Is it reasonable to set the initial timing via vacuum then check the timing with the timing light to see where it is?

Thank you.
 
I switched to manifold vacuum last October. I find that it idles faster and I pretty much had to back off the idle screw totally with a resulting idle in park of 950 and in gear of 630. The in gear idle is often not smooth and sometimes drops below 600 and the engine wants to die.
It's been a while since I've looked at anything for an automatic (so there may be some additional considerations here) but the idle screw on the carb should be used primarily to set your transfer slot exposure (and maybe a little wiggle either way to barely fine-tune things). Adjust your timing to adjust the idle RPM.

My base timing is 15 and when the manifold vacuum is hooked up the idle timing is 30. I’m pretty sure that my mechanical advance timing is 21 with a total timing of around 36. I have an MSD distributor with light blue and silver springs.
I'm kind of surprised your idle timing is 30*? Just as thinking out-loud here (which is dangerous) doesn't more advance typically equate to a more-rich mixture due to the relative "density" that the flame front has to get through? Reminder everything is related (timing, mixture, RPM, etc.). Last year when i had mine re-curved i was very surprised at how much of a difference a relatively "small" change made. My point being that it sounds like: a) you've got the curb idle turned way back and 2) feeding it a bunch of timing to stay running. Something doesn't quite add up?

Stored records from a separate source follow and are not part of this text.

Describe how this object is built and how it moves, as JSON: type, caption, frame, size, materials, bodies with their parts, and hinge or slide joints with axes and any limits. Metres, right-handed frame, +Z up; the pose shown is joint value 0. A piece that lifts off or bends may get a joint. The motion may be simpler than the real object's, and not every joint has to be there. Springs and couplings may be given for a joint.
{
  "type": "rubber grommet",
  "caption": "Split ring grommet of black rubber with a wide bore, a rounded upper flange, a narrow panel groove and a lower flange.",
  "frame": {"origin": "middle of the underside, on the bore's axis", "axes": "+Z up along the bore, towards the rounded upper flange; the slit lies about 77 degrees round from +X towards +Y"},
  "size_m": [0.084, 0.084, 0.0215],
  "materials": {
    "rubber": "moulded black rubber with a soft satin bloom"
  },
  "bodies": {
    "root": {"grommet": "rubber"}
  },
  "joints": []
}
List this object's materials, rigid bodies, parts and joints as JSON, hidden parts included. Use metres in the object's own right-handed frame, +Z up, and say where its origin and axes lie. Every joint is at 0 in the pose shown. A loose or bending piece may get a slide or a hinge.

I will also say I seem to remember that just "switching" over to manifold vac for the advance source without changing how the distributor is set up isn't the correct way to do things. I had always worked with ported vac so I'm not much use there; but there are lots of good threads around here that discuss ported vs manifold at length that may help. One thing i seem to remember is that because manifold vac changes with RPM, if the distributor isn't set up appropriately, it's effectively taking timing out when you put the car into gear (because your vac changes with RPM + load) which means in an un-ideal world you might have like ~25* in park but it drops to 15* in gear.